Heart's surplus energy may help power pacemakers, defibrillators

November 10, 2008,

Surplus energy generated by the heart may one day help power pacemakers and defibrillators implanted in cardiac patients, according to research presented at the American Heart Association's Scientific Sessions 2008.

In a trailblazing experiment, a microgenerator powered by heartbeats produced almost 17 percent of the electricity needed to run an artificial pacemaker. "This was a proof-of-concept study, and we proved the concept," said Paul Roberts, M.D., first author of the study and a Consultant Electrophysiologist at Southampton University Hospital in the United Kingdom. "Harvesting surplus energy might be a major transition in implantable pacemakers and defibrillators because engineers will have more energy to work with."
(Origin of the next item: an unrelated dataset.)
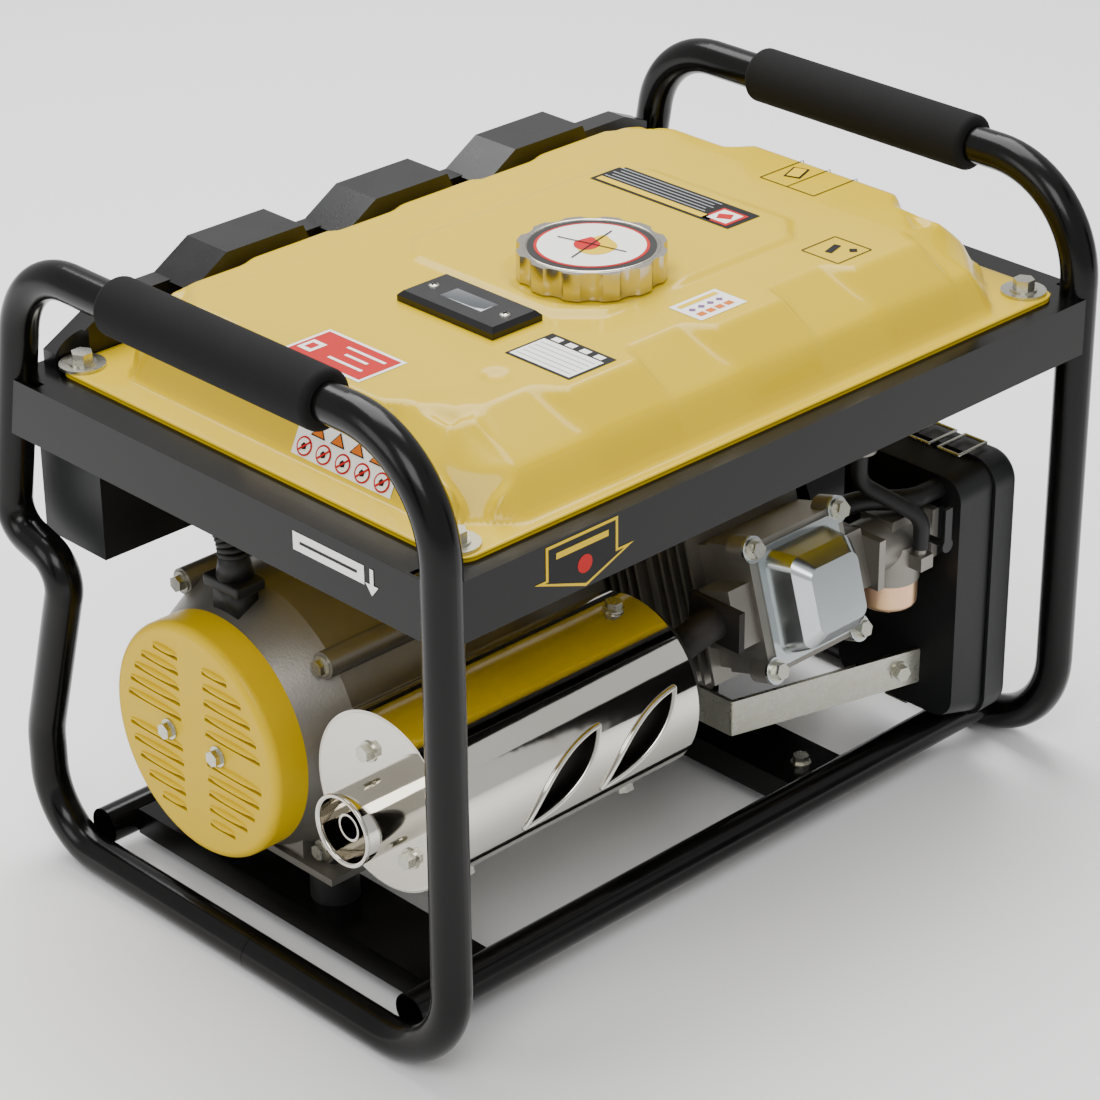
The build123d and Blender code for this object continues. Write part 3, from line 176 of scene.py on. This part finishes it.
prints = {
    "white": finish("print_white", "#f2f1ec", 0.35, second="#ecebe5", bump=0.02),
    "red": finish("print_red", "#b80502", 0.4, second="#b00402", bump=0.02, Specular_IOR_Level=0.2),
    "black": finish("print_black", "#020202", 0.4, second="#040404", bump=0.02, Specular_IOR_Level=0.2),
    "yellow": finish("print_yellow", "#dcb800", 0.4, second="#d8b400", bump=0.02, Specular_IOR_Level=0.2),
    "grey": finish("print_grey", "#8d9093", 0.35, second="#84878a", bump=0.02),
    "orange": finish("print_orange", "#cf6a00", 0.4, second="#c96400", bump=0.02, Specular_IOR_Level=0.2),
    "violet": finish("print_violet", "#5f2f70", 0.35, second="#75547f", bump=0.02),
    "dark": finish("cap_face_enamel", "#343433", 0.3, 0.6, second="#2c2c2b", bump=0.05),
    "window": finish("clear_window", "#3c4146", 0.08, second="#34393e", bump=0.0, Coat_Weight=1.0),
}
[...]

In their study, researchers found:

-- At a heart rate of 80 beats per minute (bpm), the device yielded an average harvested energy of 4.3 microjoules per cardiac cycle.
-- Increasing changes in the heart rate produced corresponding increases in energy. At 104 to 128 bpm, the harvested energy level increased 140 percent.
-- Decreases occurred when the researchers slowed the heartbeat or lowered blood pressure.
-- Implantation and surplus energy harvesting caused no significant injury to the lining of the heart's chambers.
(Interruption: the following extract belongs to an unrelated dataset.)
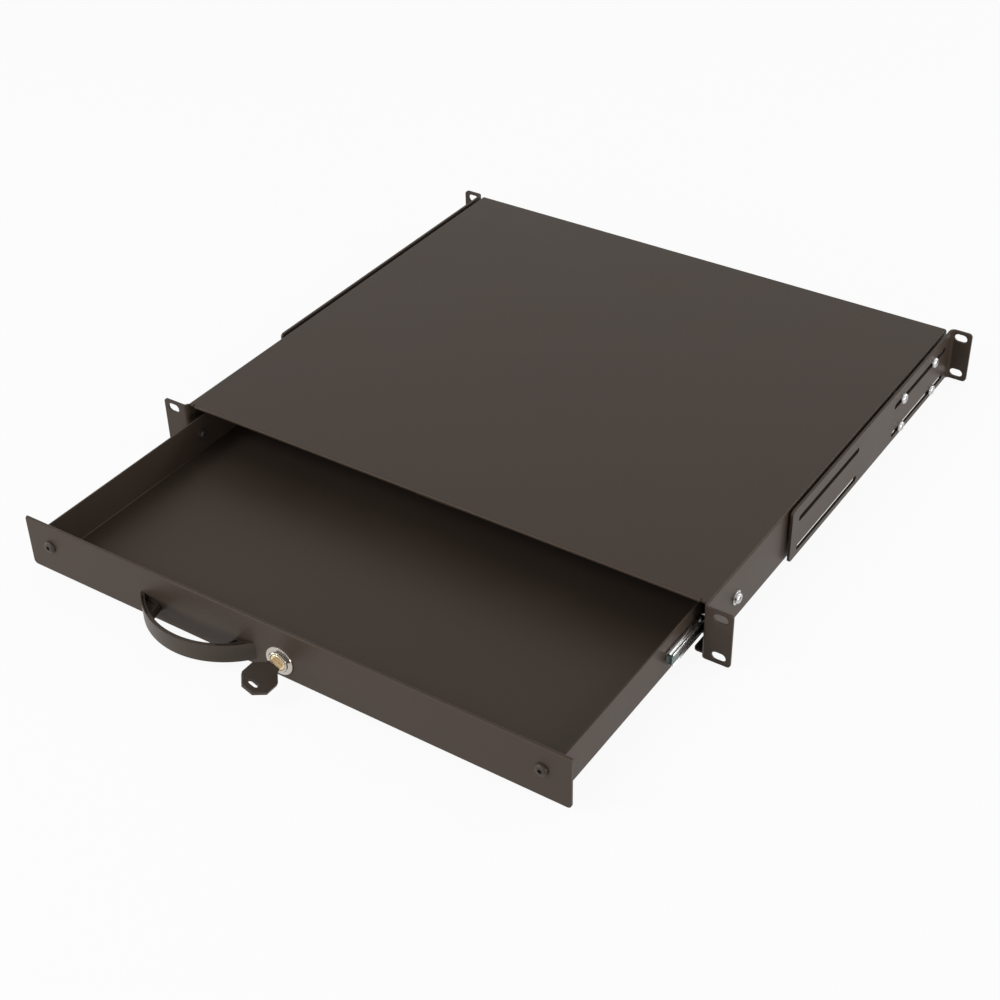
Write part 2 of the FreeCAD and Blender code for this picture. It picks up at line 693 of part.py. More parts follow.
def handle_screws():
    y = TRAY_Y + TRAY_SHEET
    reach = SHEET + TRAY_SHEET + 7.0
    return [aim(pan_screw(M4, 4.0, 2.6, reach), (HANDLE_X + s * HANDLE_SCREW, y, HANDLE_Z),
                (0, 1, 0)) for s in (-1, 1)]


# ---------------------------------------------------------------- cam lock
def spin(points, x, z):
    """Turn an (r, y) outline round the lock axis."""
    wire = Part.makePolygon([V(x + r, y, z) for r, y in points + [points[0]]])
    return Part.Face(wire).revolve(V(x, 0, z), V(0, 1, 0), 360)


def turned(shape, degrees):
    """Turn about the lock axis, anticlockwise seen from the front."""
    out = shape.copy()
    out.rotate(V(LOCK_X, 0, LOCK_Z), V(0, -1, 0), degrees)
    return out


def lock_housing():
    y = PANEL_Y
    bore = PLUG_R + PLUG_GAP
    rim = [(bore, y), (BEZEL_R, y), (BEZEL_R, y - 0.9), (BEZEL_R - 0.3, y - 1.2),
           (BEZEL_FRONT_R + 0.3, y - BEZEL_H + 0.3), (BEZEL_FRONT_R, y - BEZEL_H),
           (bore + 0.4, y - BEZEL_H), (bore, y - BEZEL_H + 0.4)]
    body = spin(rim, LOCK_X, LOCK_Z)
    barrel = spin([(bore, y), (BARREL_R, y), (BARREL_R, y + BARREL_L - 0.6),
                   (BARREL_R - 0.6, y + BARREL_L), (bore, y + BARREL_L)], LOCK_X, LOCK_Z)
    flats = box(LOCK_X - 7.0, LOCK_X + 7.0, y - 1, y + BARREL_L + 1, LOCK_Z - 9, LOCK_Z + 9)
    return fuse(body, barrel.common(flats))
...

"What this might mean is that in the next era of pacemakers, you'd get devices that lasted significantly longer and we could add more functions to help monitor the heart," Roberts said. "It's possible they could be efficient enough to allow complete and indefinite powering of pacemakers."

Since their introduction into clinical medicine, implantable pacemakers and defibrillators have saved lives and become more sophisticated. However, adding new monitoring capabilities to the devices has led designers to a critical point.

"The small devices now are really very good, but power consumption must increase if we want to take them to the next level," Roberts said. "Battery technology has plateaued and the only way we are going to increase power is to increase size."

This, in turn, would increase the units' weight, making them more uncomfortable and less cosmetically acceptable to patients because the devices are implanted under the skin.

The innovative generator — called the self-energizing implantable medical microsystem (SIMM) — helps the heart produce more than enough energy with each beat to pump blood.

The SIMM uses two compressible bladders and a microgenerator mounted on the lead of a pacemaker or defibrillator, the wire that connects the device to the heart.

The lead is attached to the end of the right ventricle, and the bladders relay the energy from the pressure of each heartbeat to the microgenerator, which transforms it into electricity for use by the battery.

A consortium of companies including InVivo Technology, Perpetuum and Zarlink Semiconductor developed and tested the SIMM microgenerator with United Kingdom government funds. Researchers used an in-vivo porcine model to evaluate the study. The researchers are now working to improve the materials used in the SIMM microgenerator.

"With different materials, we're seeing even greater energy harvesting," Roberts said. "While at the moment we see about 20 percent harvesting, we're anticipating that will be significantly more in the next iteration of the device."